We can make the query even more precise. As Alice is a very picky reader, we can recommend those websites that have more subscribers.
MATCH (user:User {name: "Alice"})-[:LOVE]->(tag:Tag {name:"food"})
MATCH (website:Website)-[:TAG]->(tag) WHERE NOT (user)-[:SUBSCRIBE]->(website) and website.subscriber > 20000
return user, tag, website
This will be how it looks like:
Neo4j, Python and REST API
I see that there are two ways to access data from Neo4j. First, we can install Python driver to access the graph database. Second, we can access the data directly through REST API.
You can read more about Python driver here.
Basically, you need to use Neo4j Python driver to connect to the database. Then you can run queries with the driver.
#!/usr/bin/python
from neo4j.v1 import GraphDatabase, basic_auth
password = "neo4j" #use env to protect this when go to production
driver = GraphDatabase.driver('bolt://localhost',auth=basic_auth("neo4j", password))
# connects to db
db = driver.session()
# get some graphs
results = db.run("MATCH (user:User {name: 'Alice'})-[:LOVE]->(tag:Tag {name:'food'}) "

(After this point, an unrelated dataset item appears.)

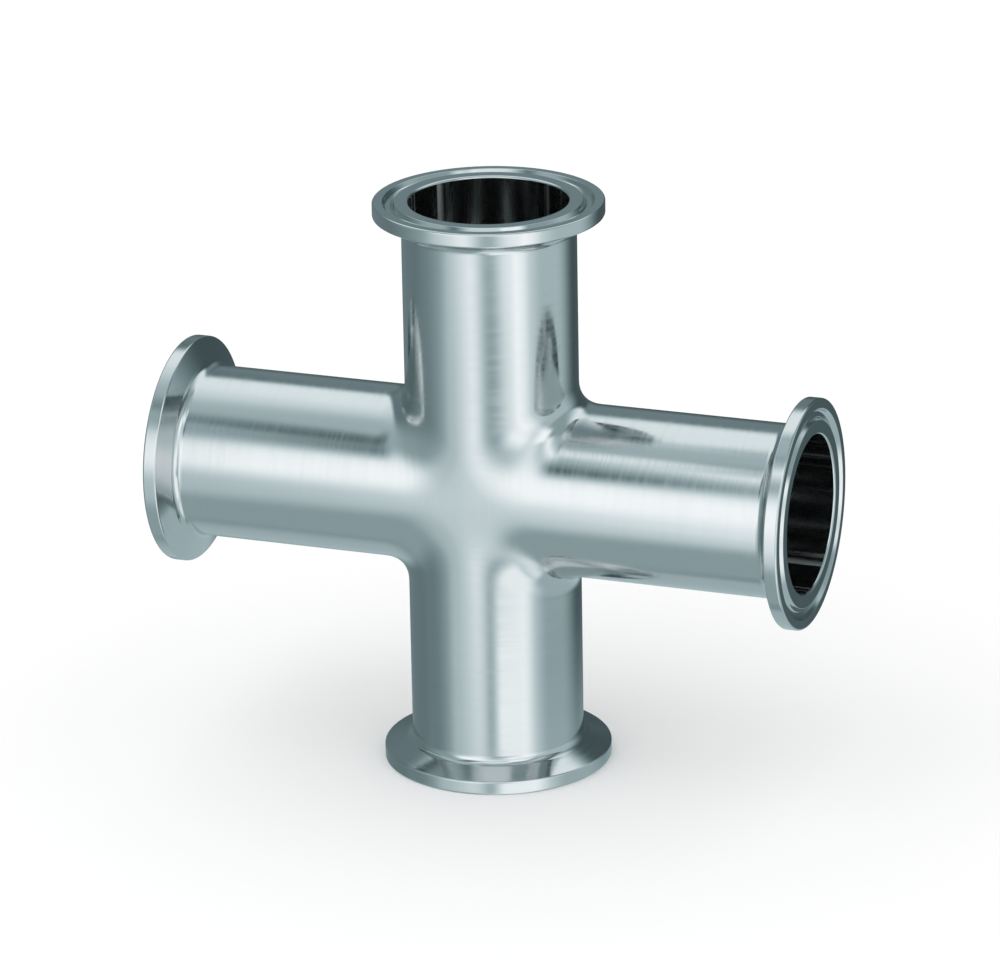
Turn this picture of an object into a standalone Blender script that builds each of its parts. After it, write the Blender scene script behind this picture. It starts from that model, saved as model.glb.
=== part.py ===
"""Hygienic four-way pipe cross with a clamp ferrule on each arm, all one piece.

Metres. The two bores cross at the origin: the run lies along X and the branches along Z.
"""

import math

import bmesh
import bpy
from mathutils import Matrix, Vector

NAME = "clamp_cross"

# Tube of all four arms, a 1.5 inch size
TUBE_OD = 0.0381
WALL = 0.00165

# From the crossing point to the sealing face of an arm
RUN_CENTRE_TO_FACE = 0.073
BRANCH_CENTRE_TO_FACE = 0.0644

# Pulled crotch between two arms: how far its curve reaches along an arm at the sides, and at the front
# and back. Curves of power 1 are round, and lower powers run out into the arms more softly. The margin is
# the first straight length of tube past the curve.
CROTCH_REACH = 0.0046
CROTCH_FRONT_REACH = 0.0125
CROTCH_POWER = 0.77
CROTCH_MARGIN = 0.002

# Ferrule: how far the flange stands out from the tube, its rim, its sloped back and its root
FLANGE_OVERHANG = 0.0062
RIM_THICKNESS = 0.0030
BACK_SLOPE = math.radians(20)
NECK_FILLET = 0.002
RIM_EASE = 0.0004
BORE_EASE = 0.0005

# Gasket groove in the sealing face, an arc in section, set in from the rim
GROOVE_INSET = 0.0035
GROOVE_WIDTH = 0.0026
GROOVE_DEPTH = 0.0011

# Fineness of the facets
FACETS_PER_QUARTER = 10
CROTCH_STEPS = 4
NECK_STEPS = 3
GROOVE_STEPS = 6

STEEL_COLOUR = (0.60, 0.64, 0.66, 1.0)
STEEL_ROUGHNESS = 0.22
SMOOTH_BELOW = math.radians(35)
MERGE_WITHIN = 1e-6

# This arm's half of the crotch's quarter turn, and the sine of a facet that lies on the arm's crest
HALF_ARC = math.pi / 4
ON_CREST = 1e-6

FACETS = 4 * FACETS_PER_QUARTER
TUBE_RADIUS = TUBE_OD / 2
BORE_RADIUS = TUBE_RADIUS - WALL
FLANGE_RADIUS = TUBE_RADIUS + FLANGE_OVERHANG


def clear_scene():
    """Removes whatever the file opened with."""
    for obj in list(bpy.data.objects):
        bpy.data.objects.remove(obj)


def arc(centre, radius, start, end, steps):
    """Points (along, radius from the axis) of an arc in the profile's plane, both ends included."""
    points = []
    for step in range(steps + 1):
        angle = start + (end - start) * step / steps
        points.append((centre[0] + radius * math.cos(angle), centre[1] + radius * math.sin(angle)))
    return points


def groove_profile(face):
    """The groove's arc from its outer edge to its inner edge, sunk into the face."""
    half = GROOVE_WIDTH / 2
    radius = (half ** 2 + GROOVE_DEPTH ** 2) / (2 * GROOVE_DEPTH)
    reach = math.asin(half / radius)
    centre = (face + radius - GROOVE_DEPTH, FLANGE_RADIUS - GROOVE_INSET)
    return arc(centre, radius, math.pi - reach, math.pi + reach, GROOVE_STEPS)


def neck_profile(back_corner):
    """The root fillet, from the tube's outside up to the flange's sloped back.

    The fillet touches the tube's line and the slope's line, so its centre stands off both by its radius.
    """
    run_back = (FLANGE_RADIUS - TUBE_RADIUS) * math.tan(BACK_SLOPE)
    slope_foot = back_corner - run_back
    set_back = NECK_FILLET * math.tan((math.pi / 2 - BACK_SLOPE) / 2)
    centre = (slope_foot - set_back, TUBE_RADIUS + NECK_FILLET)
    return arc(centre, NECK_FILLET, -math.pi / 2, -BACK_SLOPE, NECK_STEPS)


def round_stations(face):
    """Stations (along, radius) of an arm past its crotch: outside, flange, face, groove and bore."""
    root_end = TUBE_RADIUS + CROTCH_REACH + CROTCH_MARGIN
    back_corner = face - RIM_THICKNESS
    back_ease = RIM_EASE * math.tan(BACK_SLOPE)
    return [
        (root_end, TUBE_RADIUS),
        *neck_profile(back_corner),
        (back_corner - back_ease, FLANGE_RADIUS - RIM_EASE),
        (back_corner + RIM_EASE, FLANGE_RADIUS),
        (face - RIM_EASE, FLANGE_RADIUS),
        (face, FLANGE_RADIUS - RIM_EASE),
        *groove_profile(face),
        (face, BORE_RADIUS + BORE_EASE),
        (face - BORE_EASE, BORE_RADIUS),
        (root_end, BORE_RADIUS),
    ]


def round_point(station, angle):
    """A point of a round section. The angle runs round the arm from its front."""
    along, radius = station
    return Vector((along, -radius * math.cos(angle), radius * math.sin(angle)))


def crotch_point(radius, thickness, sweep, angle):
    """A point where one arm turns into the next, up to the plane halfway between them.

    At each depth Y both arms show the same half width, and a curve rounds the corner where they meet.
    The curve is tight at the sides and wide at the front and back. The sweep runs along this arm's half
    of that curve, from 0 where it leaves the arm. The thickness is that of the metal outside the skin.
    """
    half_width = radius * abs(math.sin(angle))
    reach = CROTCH_REACH + (CROTCH_FRONT_REACH - CROTCH_REACH) * math.cos(angle) ** 2 + thickness
    depth = -radius * math.cos(angle)
    if abs(math.sin(angle)) < ON_CREST:
        return Vector((reach * (1 - sweep / HALF_ARC), depth, 0))
    along = half_width + reach * (1 - math.sin(sweep) ** CROTCH_POWER)
    across = half_width + reach * (1 - math.cos(sweep) ** CROTCH_POWER)
    return Vector((along, depth, math.copysign(across, math.sin(angle))))


def arm_rings(face):
    """Every ring of an arm's skin in order, from the outside crotch round the flange to the inside crotch."""
    angles = [2 * math.pi * facet / FACETS for facet in range(FACETS)]
    sweeps = [HALF_ARC * step / CROTCH_STEPS for step in range(CROTCH_STEPS + 1)]
    outside = [
        [crotch_point(TUBE_RADIUS, 0, sweep, angle) for angle in angles]
        for sweep in reversed(sweeps)
    ]
    middle = [[round_point(station, angle) for angle in angles] for station in round_stations(face)]
    inside = [
        [crotch_point(BORE_RADIUS, WALL, sweep, angle) for angle in angles]
        for sweep in sweeps
    ]
    return outside + middle + inside


def add_arm(mesh, face, turn):
    """Draws one arm by extruding its first ring along the others. The turn is about Y, from +X."""
    spin = Matrix.Rotation(turn, 4, "Y")
    rings = arm_rings(face)
    circle = bmesh.ops.create_circle(mesh, segments=FACETS, radius=TUBE_RADIUS)
    ring = circle["verts"]
    edges = list({edge for vert in ring for edge in vert.link_edges})
    for vert, point in zip(ring, rings[0]):
        vert.co = spin @ point
    for points in rings[1:]:
        grown = bmesh.ops.extrude_edge_only(mesh, edges=edges)["geom"]
        edges = [item for item in grown if isinstance(item, bmesh.types.BMEdge)]
        next_ring = {}
        for vert in (item for item in grown if isinstance(item, bmesh.types.BMVert)):
            below = next(e.other_vert(vert) for e in vert.link_edges if e.other_vert(vert) in ring)
            next_ring[ring.index(below)] = vert
        edges = [e for e in edges if all(v in next_ring.values() for v in e.verts)]
        ring = [next_ring[index] for index in range(FACETS)]
        for vert, point in zip(ring, points):
            vert.co = spin @ point


def cross_mesh():
    """The whole skin: four arms turned about Y and welded along the planes between them."""
    mesh = bmesh.new()
    faces = (RUN_CENTRE_TO_FACE, BRANCH_CENTRE_TO_FACE) * 2
    for quarter, face in enumerate(faces):
        add_arm(mesh, face, math.pi / 2 * quarter)
    bmesh.ops.remove_doubles(mesh, verts=mesh.verts, dist=MERGE_WITHIN)
    bmesh.ops.recalc_face_normals(mesh, faces=mesh.faces)
    data = bpy.data.meshes.new(NAME)
    mesh.to_mesh(data)
    mesh.free()
    data.shade_smooth()
    data.set_sharp_from_angle(angle=SMOOTH_BELOW)
    return data


def steel():
    """Polished stainless steel."""
    material = bpy.data.materials.new("polished_stainless")
    material.use_nodes = True
    shader = material.node_tree.nodes["Principled BSDF"]
    shader.inputs["Base Color"].default_value = STEEL_COLOUR
    shader.inputs["Metallic"].default_value = 1.0
    shader.inputs["Roughness"].default_value = STEEL_ROUGHNESS
    return material


def build():
    """Makes the one object in a collection named for it."""
    clear_scene()
    collection = bpy.data.collections.new("sanitary_clamp_cross")
    bpy.context.scene.collection.children.link(collection)
    cross = bpy.data.objects.new(NAME, cross_mesh())
    cross.data.materials.append(steel())
    collection.objects.link(cross)


build()
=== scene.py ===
"""The look of a hygienic four-way clamp cross in polished stainless steel, in a plain white studio.

Metres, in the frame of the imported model: the two bores cross at the origin, the run lies along X and
the branches along Z. The fitting is one welded and polished piece, so one fine skin stands for it.
"""

import logging
import math
from dataclasses import dataclass, field
from enum import Enum

import bmesh
import bpy
from mathutils import Matrix, Vector


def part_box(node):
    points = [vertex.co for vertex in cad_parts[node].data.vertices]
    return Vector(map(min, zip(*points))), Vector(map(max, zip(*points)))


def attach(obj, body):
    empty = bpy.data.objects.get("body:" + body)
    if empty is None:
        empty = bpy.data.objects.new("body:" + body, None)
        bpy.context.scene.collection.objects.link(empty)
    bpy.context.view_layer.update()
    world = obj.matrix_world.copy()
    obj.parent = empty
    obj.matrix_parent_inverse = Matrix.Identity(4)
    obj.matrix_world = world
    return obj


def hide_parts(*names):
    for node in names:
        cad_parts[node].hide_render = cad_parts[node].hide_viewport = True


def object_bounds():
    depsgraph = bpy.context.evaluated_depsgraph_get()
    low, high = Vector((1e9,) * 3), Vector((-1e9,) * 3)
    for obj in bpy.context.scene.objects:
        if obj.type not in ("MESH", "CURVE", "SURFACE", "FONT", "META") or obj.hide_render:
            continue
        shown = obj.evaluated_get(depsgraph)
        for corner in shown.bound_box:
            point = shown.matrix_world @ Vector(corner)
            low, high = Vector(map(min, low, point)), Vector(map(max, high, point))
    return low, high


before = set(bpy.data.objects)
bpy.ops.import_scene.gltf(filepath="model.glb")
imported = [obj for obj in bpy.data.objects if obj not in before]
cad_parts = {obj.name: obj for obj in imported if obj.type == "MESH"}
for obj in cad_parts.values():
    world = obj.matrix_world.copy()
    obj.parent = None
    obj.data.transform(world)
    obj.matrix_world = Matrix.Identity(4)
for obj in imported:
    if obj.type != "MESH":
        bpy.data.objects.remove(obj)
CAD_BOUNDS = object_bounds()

log = logging.getLogger("clamp_cross")

NODE = "clamp_cross"
BODY = "root"
FINISH_ATTRIBUTE = "finish"
MILLIMETRE = 0.001


class Finish(Enum):
    """The three surfaces that are polished in their own way, by the value their faces carry."""

    TUBE = 0
    FERRULE = 1
    BORE = 2


class Trees:
    """Small helpers that both kinds of node tree use."""

    @staticmethod
    def node(tree: bpy.types.NodeTree, kind: str, **settings: object) -> bpy.types.Node:
        """Adds a node.

        Args:
            tree: The tree that gets the node.
            kind: The node's Blender type.
            settings: Properties to set on it.

        Returns:
            The new node.
        """
        made = tree.nodes.new(kind)
        for name, value in settings.items():
            setattr(made, name, value)
        return made

    @staticmethod
    def feed(tree: bpy.types.NodeTree, socket: bpy.types.NodeSocket, source: object) -> None:
        """Links a socket to another node's output, or sets its value.

        Args:
            tree: The tree that holds both.
            socket: The input to fill.
            source: An output socket or a plain value.
        """
        if isinstance(source, bpy.types.NodeSocket):
            tree.links.new(source, socket)
        else:
            socket.default_value = source

    @classmethod
    def compute(cls, tree: bpy.types.NodeTree, operation: str, *values: object) -> bpy.types.NodeSocket:
        """Adds a Math node.

        Args:
            tree: The tree that gets the node.
            operation: Its operation.
            values: Its inputs in order, as sockets or numbers.

        Returns:
            The node's output.
        """
        made = cls.node(tree, "ShaderNodeMath", operation=operation)
        for socket, value in zip(made.inputs, values):
            cls.feed(tree, socket, value)
        return made.outputs[0]

    @classmethod
    def vector(cls, tree: bpy.types.NodeTree, x: object, y: object, z: object) -> bpy.types.NodeSocket:
        """Joins three values into a vector.

        Args:
            tree: The tree that gets the node.
            x: The first value or socket.
            y: The second value or socket.
            z: The third value or socket.

        Returns:
            The vector's output.
        """
        made = cls.node(tree, "ShaderNodeCombineXYZ")
        for socket, value in zip(made.inputs, (x, y, z)):
            cls.feed(tree, socket, value)
        return made.outputs[0]

    @classmethod
    def split(cls, tree: bpy.types.NodeTree, source: bpy.types.NodeSocket) -> list[bpy.types.NodeSocket]:
        """Splits a vector.

        Args:
            tree: The tree that gets the node.
            source: The vector.

        Returns:
            Its three parts.
        """
        made = cls.node(tree, "ShaderNodeSeparateXYZ")
        tree.links.new(source, made.inputs[0])
        return list(made.outputs)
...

"MATCH (website:Website)-[:TAG]->(tag) WHERE NOT (user)-[:SUBSCRIBE]->(website) and website.subscriber > 20000 "
"return user.name as user, tag.name as tag, website.name as link, website.subscriber as count")
for record in results:
print record["user"], record["link"], record["count"]
I have also created API for my app using Flask. You can see the code here. Here’s a preview of the API:
Conclusion
I find that graph database is really useful in modeling connected data. The hardest part is to model the graph based on the given data.
Neo4j can be set up easily. Cypher
is fairly straightforward and easy to use. The challenge is to formulate the queries such that it can return something that is expected.